Work to do » Would you quote the material below from its first line through the line containing "socket.default_value = value", exactly and with both ends included?
+---+
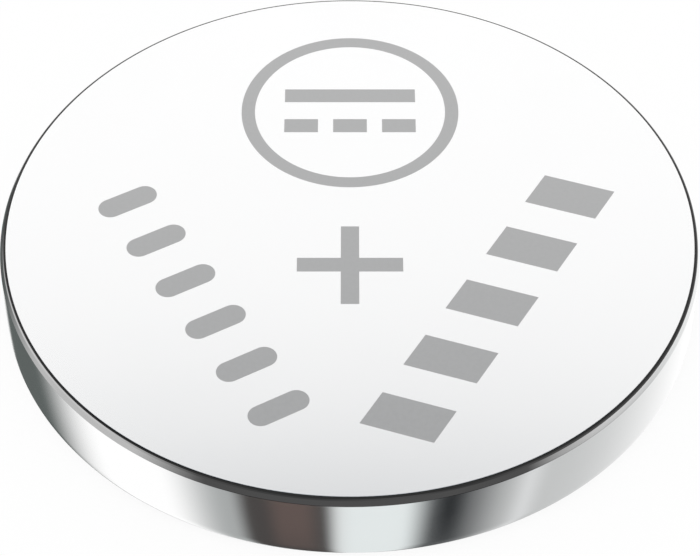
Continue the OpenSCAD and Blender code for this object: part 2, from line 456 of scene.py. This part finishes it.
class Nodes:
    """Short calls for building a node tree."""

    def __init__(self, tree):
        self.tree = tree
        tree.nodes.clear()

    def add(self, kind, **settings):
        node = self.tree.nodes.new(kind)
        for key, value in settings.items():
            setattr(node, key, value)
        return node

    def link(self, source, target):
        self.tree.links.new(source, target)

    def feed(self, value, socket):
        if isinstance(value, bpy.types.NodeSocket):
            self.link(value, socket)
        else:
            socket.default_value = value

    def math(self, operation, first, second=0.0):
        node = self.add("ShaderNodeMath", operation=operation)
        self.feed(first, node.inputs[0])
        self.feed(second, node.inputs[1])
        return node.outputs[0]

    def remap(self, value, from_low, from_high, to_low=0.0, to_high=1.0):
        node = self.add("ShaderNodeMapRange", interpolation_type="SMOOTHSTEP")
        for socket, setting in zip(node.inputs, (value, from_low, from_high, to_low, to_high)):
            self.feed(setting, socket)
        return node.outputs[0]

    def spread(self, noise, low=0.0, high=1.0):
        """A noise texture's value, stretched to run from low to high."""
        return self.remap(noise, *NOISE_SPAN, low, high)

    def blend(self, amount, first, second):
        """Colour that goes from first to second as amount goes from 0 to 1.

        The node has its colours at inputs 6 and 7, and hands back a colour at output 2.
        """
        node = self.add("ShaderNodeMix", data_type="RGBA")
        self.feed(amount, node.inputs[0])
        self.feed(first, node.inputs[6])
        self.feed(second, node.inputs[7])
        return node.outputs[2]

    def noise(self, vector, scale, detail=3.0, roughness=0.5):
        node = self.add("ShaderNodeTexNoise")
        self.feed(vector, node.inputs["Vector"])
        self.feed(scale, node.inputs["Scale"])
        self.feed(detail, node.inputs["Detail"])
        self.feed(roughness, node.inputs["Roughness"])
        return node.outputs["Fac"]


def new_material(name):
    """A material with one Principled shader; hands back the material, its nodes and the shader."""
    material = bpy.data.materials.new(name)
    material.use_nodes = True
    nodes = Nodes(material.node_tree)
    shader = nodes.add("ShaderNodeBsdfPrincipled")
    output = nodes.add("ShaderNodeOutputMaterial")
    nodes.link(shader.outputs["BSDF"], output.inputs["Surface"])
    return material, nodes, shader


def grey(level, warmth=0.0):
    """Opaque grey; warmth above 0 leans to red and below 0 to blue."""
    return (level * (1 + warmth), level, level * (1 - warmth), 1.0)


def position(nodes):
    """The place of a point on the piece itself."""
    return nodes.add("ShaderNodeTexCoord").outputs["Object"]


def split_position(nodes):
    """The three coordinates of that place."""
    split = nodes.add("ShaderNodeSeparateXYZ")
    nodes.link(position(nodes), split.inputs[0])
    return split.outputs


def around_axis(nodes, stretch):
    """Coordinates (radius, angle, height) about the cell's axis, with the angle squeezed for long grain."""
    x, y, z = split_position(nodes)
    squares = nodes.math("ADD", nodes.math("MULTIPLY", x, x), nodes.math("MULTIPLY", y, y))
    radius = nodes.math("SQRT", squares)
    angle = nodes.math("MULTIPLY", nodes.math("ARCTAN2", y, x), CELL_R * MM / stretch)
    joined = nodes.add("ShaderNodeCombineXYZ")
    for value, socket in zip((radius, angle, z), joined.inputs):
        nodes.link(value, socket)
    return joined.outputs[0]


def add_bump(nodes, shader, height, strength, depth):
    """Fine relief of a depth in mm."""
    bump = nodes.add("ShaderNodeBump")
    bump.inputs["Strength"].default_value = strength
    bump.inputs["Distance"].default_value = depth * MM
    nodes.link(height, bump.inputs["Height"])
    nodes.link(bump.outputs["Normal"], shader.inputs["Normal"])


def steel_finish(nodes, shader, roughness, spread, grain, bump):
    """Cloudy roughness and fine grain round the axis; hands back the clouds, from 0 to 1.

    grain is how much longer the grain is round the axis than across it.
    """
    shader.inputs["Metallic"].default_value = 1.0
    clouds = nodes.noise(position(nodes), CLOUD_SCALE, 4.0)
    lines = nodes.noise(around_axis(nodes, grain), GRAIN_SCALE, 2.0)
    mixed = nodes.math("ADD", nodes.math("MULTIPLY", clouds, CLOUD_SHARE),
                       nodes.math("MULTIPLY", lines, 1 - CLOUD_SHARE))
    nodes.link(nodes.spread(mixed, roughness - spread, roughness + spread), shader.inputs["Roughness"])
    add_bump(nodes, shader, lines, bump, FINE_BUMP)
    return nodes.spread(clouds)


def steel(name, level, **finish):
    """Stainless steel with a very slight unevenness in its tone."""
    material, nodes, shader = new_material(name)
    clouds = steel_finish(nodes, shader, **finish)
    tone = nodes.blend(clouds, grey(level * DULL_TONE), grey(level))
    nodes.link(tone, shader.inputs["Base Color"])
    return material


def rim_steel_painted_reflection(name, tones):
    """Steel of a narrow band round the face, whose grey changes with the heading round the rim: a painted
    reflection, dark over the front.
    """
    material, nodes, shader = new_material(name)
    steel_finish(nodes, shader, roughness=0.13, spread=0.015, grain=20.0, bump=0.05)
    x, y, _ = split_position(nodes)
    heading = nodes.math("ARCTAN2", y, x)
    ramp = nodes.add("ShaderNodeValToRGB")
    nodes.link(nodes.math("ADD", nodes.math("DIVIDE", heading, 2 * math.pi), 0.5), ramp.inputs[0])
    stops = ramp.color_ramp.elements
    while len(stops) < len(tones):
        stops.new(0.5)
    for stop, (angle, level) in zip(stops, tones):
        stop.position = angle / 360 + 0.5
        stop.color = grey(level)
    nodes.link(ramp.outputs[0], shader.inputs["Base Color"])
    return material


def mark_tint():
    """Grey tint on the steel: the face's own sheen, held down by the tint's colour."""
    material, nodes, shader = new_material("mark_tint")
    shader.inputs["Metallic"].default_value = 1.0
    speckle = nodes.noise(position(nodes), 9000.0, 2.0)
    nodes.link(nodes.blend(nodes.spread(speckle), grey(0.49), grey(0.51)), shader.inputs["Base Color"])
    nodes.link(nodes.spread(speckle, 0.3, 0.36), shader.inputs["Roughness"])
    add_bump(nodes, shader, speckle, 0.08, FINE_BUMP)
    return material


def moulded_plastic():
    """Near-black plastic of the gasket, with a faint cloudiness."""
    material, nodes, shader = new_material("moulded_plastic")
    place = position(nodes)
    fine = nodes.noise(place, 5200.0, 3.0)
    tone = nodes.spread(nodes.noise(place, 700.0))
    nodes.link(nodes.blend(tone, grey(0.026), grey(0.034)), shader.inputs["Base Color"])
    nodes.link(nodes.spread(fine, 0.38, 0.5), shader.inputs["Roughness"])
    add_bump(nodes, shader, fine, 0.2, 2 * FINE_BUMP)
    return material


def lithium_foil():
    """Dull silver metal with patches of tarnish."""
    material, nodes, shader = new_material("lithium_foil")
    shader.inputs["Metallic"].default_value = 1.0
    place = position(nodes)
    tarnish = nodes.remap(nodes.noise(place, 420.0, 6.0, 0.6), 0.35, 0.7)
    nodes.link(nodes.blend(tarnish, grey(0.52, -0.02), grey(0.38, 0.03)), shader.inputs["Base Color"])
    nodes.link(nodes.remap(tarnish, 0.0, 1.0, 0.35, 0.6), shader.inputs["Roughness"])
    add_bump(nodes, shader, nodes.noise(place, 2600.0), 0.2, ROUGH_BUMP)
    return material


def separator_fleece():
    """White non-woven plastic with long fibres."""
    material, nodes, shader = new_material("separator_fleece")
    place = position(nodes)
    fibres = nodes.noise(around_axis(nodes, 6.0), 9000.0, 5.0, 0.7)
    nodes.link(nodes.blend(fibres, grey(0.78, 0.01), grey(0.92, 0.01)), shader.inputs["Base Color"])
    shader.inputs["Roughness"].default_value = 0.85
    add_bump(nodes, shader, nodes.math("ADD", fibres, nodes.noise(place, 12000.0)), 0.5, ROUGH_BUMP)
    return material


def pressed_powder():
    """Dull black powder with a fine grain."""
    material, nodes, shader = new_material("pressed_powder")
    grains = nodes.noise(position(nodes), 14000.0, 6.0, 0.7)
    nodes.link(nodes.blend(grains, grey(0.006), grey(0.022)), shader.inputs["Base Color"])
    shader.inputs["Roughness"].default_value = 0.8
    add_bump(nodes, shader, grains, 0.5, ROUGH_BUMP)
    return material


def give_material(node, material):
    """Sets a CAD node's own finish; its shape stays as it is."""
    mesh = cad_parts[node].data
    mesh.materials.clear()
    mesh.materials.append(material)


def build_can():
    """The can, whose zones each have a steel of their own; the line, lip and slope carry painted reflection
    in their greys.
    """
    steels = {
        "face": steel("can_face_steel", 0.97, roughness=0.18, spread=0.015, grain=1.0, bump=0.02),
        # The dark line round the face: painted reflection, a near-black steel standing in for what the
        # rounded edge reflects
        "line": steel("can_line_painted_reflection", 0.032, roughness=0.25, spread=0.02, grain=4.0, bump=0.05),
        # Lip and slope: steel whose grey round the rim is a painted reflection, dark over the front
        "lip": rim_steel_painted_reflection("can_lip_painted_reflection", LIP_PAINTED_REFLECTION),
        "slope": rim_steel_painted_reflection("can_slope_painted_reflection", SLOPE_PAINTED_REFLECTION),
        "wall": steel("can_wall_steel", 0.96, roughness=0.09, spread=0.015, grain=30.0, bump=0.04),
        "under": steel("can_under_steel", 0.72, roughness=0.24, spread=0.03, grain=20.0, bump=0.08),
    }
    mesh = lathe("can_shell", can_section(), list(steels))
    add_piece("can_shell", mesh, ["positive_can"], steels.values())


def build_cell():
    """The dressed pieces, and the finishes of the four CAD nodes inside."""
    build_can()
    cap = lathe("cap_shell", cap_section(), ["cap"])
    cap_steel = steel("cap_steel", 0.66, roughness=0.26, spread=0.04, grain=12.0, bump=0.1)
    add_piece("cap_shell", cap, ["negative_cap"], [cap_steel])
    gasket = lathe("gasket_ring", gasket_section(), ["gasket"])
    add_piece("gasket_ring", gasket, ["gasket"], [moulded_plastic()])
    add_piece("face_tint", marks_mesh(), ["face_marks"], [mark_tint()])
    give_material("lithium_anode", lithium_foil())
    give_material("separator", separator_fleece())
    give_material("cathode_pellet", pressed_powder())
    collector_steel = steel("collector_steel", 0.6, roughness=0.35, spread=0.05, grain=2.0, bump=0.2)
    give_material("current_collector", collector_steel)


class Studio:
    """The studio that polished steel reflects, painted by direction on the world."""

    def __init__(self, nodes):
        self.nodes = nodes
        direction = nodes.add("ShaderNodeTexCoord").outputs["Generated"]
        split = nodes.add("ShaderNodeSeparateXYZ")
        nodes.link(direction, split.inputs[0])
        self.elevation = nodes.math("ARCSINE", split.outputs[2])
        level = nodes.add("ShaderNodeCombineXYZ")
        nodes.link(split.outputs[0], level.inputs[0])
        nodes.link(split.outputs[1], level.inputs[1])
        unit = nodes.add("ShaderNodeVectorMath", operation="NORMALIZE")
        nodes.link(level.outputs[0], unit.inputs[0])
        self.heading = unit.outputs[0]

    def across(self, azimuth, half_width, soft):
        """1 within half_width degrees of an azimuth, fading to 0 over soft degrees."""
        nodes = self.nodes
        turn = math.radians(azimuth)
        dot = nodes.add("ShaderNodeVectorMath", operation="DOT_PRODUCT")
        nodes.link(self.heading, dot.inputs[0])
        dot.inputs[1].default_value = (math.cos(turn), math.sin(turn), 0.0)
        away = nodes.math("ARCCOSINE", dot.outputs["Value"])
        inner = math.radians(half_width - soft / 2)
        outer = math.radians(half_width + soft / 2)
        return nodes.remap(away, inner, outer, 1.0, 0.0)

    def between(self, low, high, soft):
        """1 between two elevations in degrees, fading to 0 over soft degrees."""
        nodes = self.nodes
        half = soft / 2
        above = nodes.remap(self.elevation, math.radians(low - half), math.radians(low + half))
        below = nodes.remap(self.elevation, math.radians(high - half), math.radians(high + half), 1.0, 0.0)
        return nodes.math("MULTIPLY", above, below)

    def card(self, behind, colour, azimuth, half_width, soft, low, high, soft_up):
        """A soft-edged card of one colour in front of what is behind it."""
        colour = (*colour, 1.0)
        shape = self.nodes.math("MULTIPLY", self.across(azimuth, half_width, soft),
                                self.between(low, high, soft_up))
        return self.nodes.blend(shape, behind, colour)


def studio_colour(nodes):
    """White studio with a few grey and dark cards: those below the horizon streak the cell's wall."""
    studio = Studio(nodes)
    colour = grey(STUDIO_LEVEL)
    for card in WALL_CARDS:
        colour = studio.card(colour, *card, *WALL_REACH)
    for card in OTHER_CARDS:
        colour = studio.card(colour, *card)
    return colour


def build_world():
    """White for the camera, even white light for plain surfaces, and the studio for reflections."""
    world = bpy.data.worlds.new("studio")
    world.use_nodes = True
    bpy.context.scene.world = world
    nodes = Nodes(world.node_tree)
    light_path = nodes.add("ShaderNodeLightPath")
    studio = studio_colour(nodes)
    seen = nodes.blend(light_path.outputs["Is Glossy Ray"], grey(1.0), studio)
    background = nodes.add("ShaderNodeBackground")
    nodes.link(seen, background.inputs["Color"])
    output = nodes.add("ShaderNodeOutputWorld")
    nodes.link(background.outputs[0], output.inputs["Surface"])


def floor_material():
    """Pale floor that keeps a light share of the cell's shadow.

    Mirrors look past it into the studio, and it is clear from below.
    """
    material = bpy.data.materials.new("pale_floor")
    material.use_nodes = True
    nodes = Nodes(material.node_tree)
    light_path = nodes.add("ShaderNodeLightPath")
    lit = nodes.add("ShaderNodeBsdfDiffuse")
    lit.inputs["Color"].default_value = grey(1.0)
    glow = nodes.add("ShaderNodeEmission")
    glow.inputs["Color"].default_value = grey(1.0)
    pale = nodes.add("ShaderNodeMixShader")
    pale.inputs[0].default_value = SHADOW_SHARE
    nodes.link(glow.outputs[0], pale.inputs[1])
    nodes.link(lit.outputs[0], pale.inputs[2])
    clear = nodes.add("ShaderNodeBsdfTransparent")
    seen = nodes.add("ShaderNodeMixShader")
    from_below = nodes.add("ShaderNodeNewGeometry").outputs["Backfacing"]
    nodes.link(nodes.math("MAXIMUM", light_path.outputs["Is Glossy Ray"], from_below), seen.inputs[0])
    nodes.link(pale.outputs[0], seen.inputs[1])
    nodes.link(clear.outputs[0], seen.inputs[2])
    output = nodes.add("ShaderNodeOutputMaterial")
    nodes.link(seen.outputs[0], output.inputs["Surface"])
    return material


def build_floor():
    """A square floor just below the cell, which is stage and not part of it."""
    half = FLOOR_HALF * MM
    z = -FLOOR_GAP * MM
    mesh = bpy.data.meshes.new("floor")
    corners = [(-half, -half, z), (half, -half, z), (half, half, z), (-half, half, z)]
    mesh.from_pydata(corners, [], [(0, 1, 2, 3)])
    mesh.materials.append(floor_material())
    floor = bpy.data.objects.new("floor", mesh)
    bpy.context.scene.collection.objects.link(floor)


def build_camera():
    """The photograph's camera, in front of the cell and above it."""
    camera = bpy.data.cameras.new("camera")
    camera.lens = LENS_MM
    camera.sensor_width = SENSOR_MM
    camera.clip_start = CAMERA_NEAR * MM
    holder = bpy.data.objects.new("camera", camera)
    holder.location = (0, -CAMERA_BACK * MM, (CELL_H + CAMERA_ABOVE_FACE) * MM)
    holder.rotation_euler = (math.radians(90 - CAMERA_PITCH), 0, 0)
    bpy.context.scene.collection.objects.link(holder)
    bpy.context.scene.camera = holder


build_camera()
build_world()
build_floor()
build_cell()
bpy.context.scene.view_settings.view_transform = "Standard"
+---+
Result »
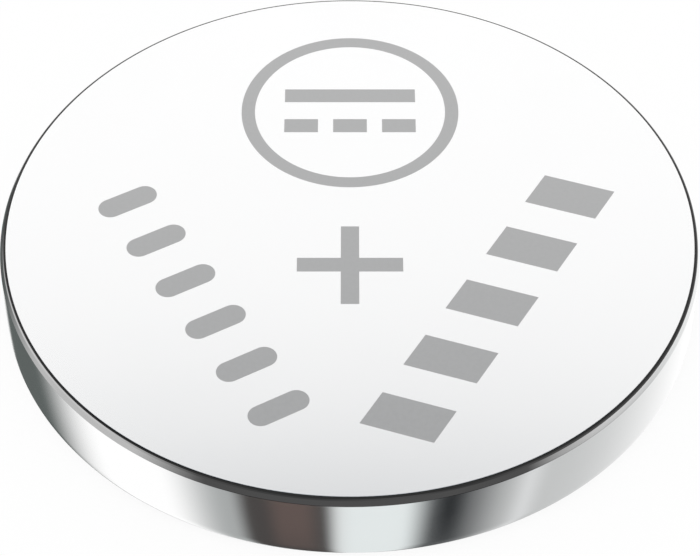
Continue the OpenSCAD and Blender code for this object: part 2, from line 456 of scene.py. This part finishes it.
class Nodes:
    """Short calls for building a node tree."""

    def __init__(self, tree):
        self.tree = tree
        tree.nodes.clear()

    def add(self, kind, **settings):
        node = self.tree.nodes.new(kind)
        for key, value in settings.items():
            setattr(node, key, value)
        return node

    def link(self, source, target):
        self.tree.links.new(source, target)

    def feed(self, value, socket):
        if isinstance(value, bpy.types.NodeSocket):
            self.link(value, socket)
        else:
            socket.default_value = value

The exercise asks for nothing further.